> [TASK DIRECTIONS]: Go through the material and tally the lines containing the string "this". Give the total alone.
_ _ _ _ _ _ _
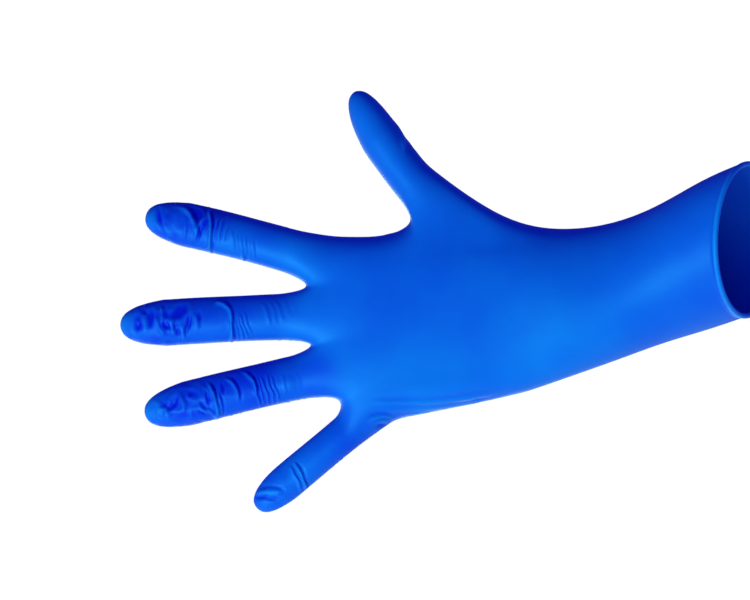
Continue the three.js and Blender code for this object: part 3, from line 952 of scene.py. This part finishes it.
# %% Nitrile of the outer side
# The ramp's ends: the deep violet paints slack film and painted shade, the azure paints taut film and painted
# light.
SLACK_AND_SHADE_BLUE = (0.001, 0.006, 0.53, 1)
TAUT_AND_LIGHT_BLUE = (0.003, 0.16, 0.67, 1)
nitrile = bpy.data.materials.new("cobalt_nitrile")
nitrile.use_nodes = True
tree = nitrile.node_tree
shader = tree.nodes["Principled BSDF"]
shader.inputs["Roughness"].default_value = 0.47
shader.inputs["IOR"].default_value = 1.5
shader.inputs["Specular IOR Level"].default_value = 0.4
shader.inputs["Specular Tint"].default_value = (0.05, 0.5, 1, 1)
places = add_node(tree, "ShaderNodeTexCoord", {})
print("nitrile has roughness", round(shader.inputs["Roughness"].default_value, 2))

# %% Colour of the outer side, with painted light and shade
CLOUDS_PER_M = 35
CLOUD_SHARE = 0.34                    # what the clouds add to the tautness, at most
SLACK_END = 0.24                      # up to here the colour stays SLACK_AND_SHADE_BLUE
clouds = add_node(tree, "ShaderNodeTexNoise", {"Scale": CLOUDS_PER_M, "Detail": 3})
taut_light_and_shade_node = add_node(tree, "ShaderNodeAttribute", {})
taut_light_and_shade_node.attribute_name = "tautness_light_and_shade"
cloudy = add_node(tree, "ShaderNodeMath", {1: CLOUD_SHARE})
cloudy.operation = "MULTIPLY_ADD"
ramp = add_node(tree, "ShaderNodeValToRGB", {})
ramp.color_ramp.elements[0].position = SLACK_END
ramp.color_ramp.elements[0].color = SLACK_AND_SHADE_BLUE
ramp.color_ramp.elements[1].color = TAUT_AND_LIGHT_BLUE
tree.links.new(places.outputs["Object"], clouds.inputs["Vector"])
tree.links.new(clouds.outputs["Fac"], cloudy.inputs[0])
tree.links.new(taut_light_and_shade_node.outputs["Fac"], cloudy.inputs[2])
tree.links.new(cloudy.outputs["Value"], ramp.inputs["Fac"])
tree.links.new(ramp.outputs["Color"], shader.inputs["Base Color"])
print("the colour runs from", SLACK_AND_SHADE_BLUE[:3], "to", TAUT_AND_LIGHT_BLUE[:3])

# %% Grain of the outer side
GRAINS_PER_M = 900
grain = add_node(tree, "ShaderNodeTexNoise", {"Scale": GRAINS_PER_M, "Detail": 3})
bump = add_node(tree, "ShaderNodeBump", {"Strength": 0.12, "Distance": 0.0003})
tree.links.new(places.outputs["Object"], grain.inputs["Vector"])
tree.links.new(grain.outputs["Fac"], bump.inputs["Height"])
tree.links.new(bump.outputs["Normal"], shader.inputs["Normal"])
film_mesh.materials.append(nitrile)
print("the grain is about", round(1000 / GRAINS_PER_M, 1), "mm wide")

# %% [markdown]
# ## The inner side's finish
# The inside is chlorinated at the factory so that it slips on easily, and this leaves it duller than outside.
# It is the same material with a higher roughness, and a copy keeps the two in step.

# %% Nitrile of the inner side
lining = nitrile.copy()
lining.name = "dull_nitrile_inside"
lining.node_tree.nodes["Principled BSDF"].inputs["Roughness"].default_value = 0.7
film_mesh.materials.append(lining)
print("the film has", len(film_mesh.materials), "materials")

# %% [markdown]
# ## A pale studio
# The picture's ground is plain white with no shadow. A wide pale disc lies half a metre below the glove, far
# enough for its shadow to spread out and fade. It glows evenly to the camera but lights the glove less, or
# the fingers would be lit from below as brightly as from the front.

# %% Floor
FLOOR_DROP = 0.55
FLOOR_RADIUS = 12
FLOOR_CORNERS = 64
turns = np.linspace(0, 2 * math.pi, FLOOR_CORNERS, endpoint=False)
floor_height = np.full(FLOOR_CORNERS, cad_low.z - FLOOR_DROP)
floor_rim = np.column_stack([FLOOR_RADIUS * np.cos(turns), FLOOR_RADIUS * np.sin(turns), floor_height])
floor_mesh = bpy.data.meshes.new("pale_floor")
floor_mesh.from_pydata(floor_rim.tolist(), [], [list(range(FLOOR_CORNERS))])
floor = bpy.data.objects.new("pale_floor", floor_mesh)
bpy.context.collection.objects.link(floor)
print("the floor lies", FLOOR_DROP, "m below the glove")

# %% Floor material
FLOOR_GLOW = 0.28                     # as the glove sees it
FLOOR_SEEN = 1.0                      # as the camera sees it
pale = bpy.data.materials.new("pale_floor")
pale.use_nodes = True
pale_shader = pale.node_tree.nodes["Principled BSDF"]
pale_shader.inputs["Base Color"].default_value = (0.9, 0.9, 0.9, 1)
pale_shader.inputs["Roughness"].default_value = 0.9
pale_shader.inputs["Emission Color"].default_value = (1, 1, 1, 1)
pale_ray = add_node(pale.node_tree, "ShaderNodeLightPath", {})
pale_glow = add_node(pale.node_tree, "ShaderNodeMapRange", {"To Min": FLOOR_GLOW, "To Max": FLOOR_SEEN})
pale.node_tree.links.new(pale_ray.outputs["Is Camera Ray"], pale_glow.inputs["Value"])
pale.node_tree.links.new(pale_glow.outputs["Result"], pale_shader.inputs["Emission Strength"])
floor_mesh.materials.append(pale)
print("the floor glows", FLOOR_GLOW, "on the glove and", FLOOR_SEEN, "to the camera")

# %% [markdown]
# ## Air and light
# The air is white to the camera. The glove sees it as a soft blue dome, paler at the horizon and deeper
# overhead, which gives the violet in the film's shadows. A picture of a studio could do this, but two
# colours and a fade are enough for a form this soft.

# %% World
HORIZON = (0.18, 0.24, 0.55, 1)
OVERHEAD = (0.04, 0.05, 0.5, 1)
FADE_TOP = 0.45                       # the fade ends at this height on a dome of radius 1
world = bpy.data.worlds.new("studio_air")
bpy.context.scene.world = world
world.use_nodes = True
air = world.node_tree
direction = add_node(air, "ShaderNodeTexCoord", {})
split = add_node(air, "ShaderNodeSeparateXYZ", {})
upper = add_node(air, "ShaderNodeMapRange", {"From Min": 0.0, "From Max": FADE_TOP})
tint = air.nodes.new("ShaderNodeMix")
tint.data_type = "RGBA"
tint.inputs["A"].default_value = HORIZON
tint.inputs["B"].default_value = OVERHEAD
air.links.new(direction.outputs["Generated"], split.inputs["Vector"])
air.links.new(split.outputs["Z"], upper.inputs["Value"])
air.links.new(upper.outputs["Result"], tint.inputs["Factor"])
print("the air fades from", HORIZON[:3], "to", OVERHEAD[:3])

# %% What the camera sees of the air
SEEN_AIR = (1.02, 1.02, 1.02, 1)
ray = add_node(air, "ShaderNodeLightPath", {})
seen = air.nodes.new("ShaderNodeMix")
seen.data_type = "RGBA"
seen.inputs["B"].default_value = SEEN_AIR
air.links.new(ray.outputs["Is Camera Ray"], seen.inputs["Factor"])
air.links.new(tint.outputs["Result"], seen.inputs["A"])
air.links.new(seen.outputs["Result"], air.nodes["Background"].inputs["Color"])
air.nodes["Background"].inputs["Strength"].default_value = 1
print("the camera sees the air as", SEEN_AIR[:3])

# %% [markdown]
# ## Two lamps
# The glow on the back comes from low on the left, so the key lamp stands there, near enough that the upper
# edges fall away into shade. A second, larger lamp behind and below keeps the palm's side from going dark.
# Both are soft rectangles. A sun lamp would be simpler, but it lights every part from one direction alike.

# %% Lamps
GLOVE_MIDDLE = Vector((-0.13, 0.01, -0.03))
LAMP_COLOUR = (0.6, 1, 0.62)


def add_lamp(name, place, width, height, power):
    lamp = bpy.data.objects.new(name, bpy.data.lights.new(name, "AREA"))
    lamp.data.shape = "RECTANGLE"
    lamp.data.size = width
    lamp.data.size_y = height
    lamp.data.energy = power
    lamp.data.color = LAMP_COLOUR
    lamp.location = place
    to_glove = GLOVE_MIDDLE - lamp.location
    lamp.rotation_mode = "QUATERNION"
    lamp.rotation_quaternion = to_glove.to_track_quat("-Z", "Y")
    bpy.context.collection.objects.link(lamp)
    print(name, "is", round(to_glove.length, 2), "m from the glove, at", power, "W")


add_lamp("key_lamp", (-0.6, -0.7, -0.52), 0.5, 0.25, 12)
add_lamp("palm_lamp", (-0.3, 0.9, -0.4), 0.8, 0.8, 6)

# %% [markdown]
# ## Finish
# The Standard view keeps the blue as saturated as it is in the materials, where the default one would grey
# it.

# %% View and finish
bpy.context.scene.view_settings.view_transform = "Standard"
_ _ _ _ _ _ _
> [WRITTEN SOLUTION]: 5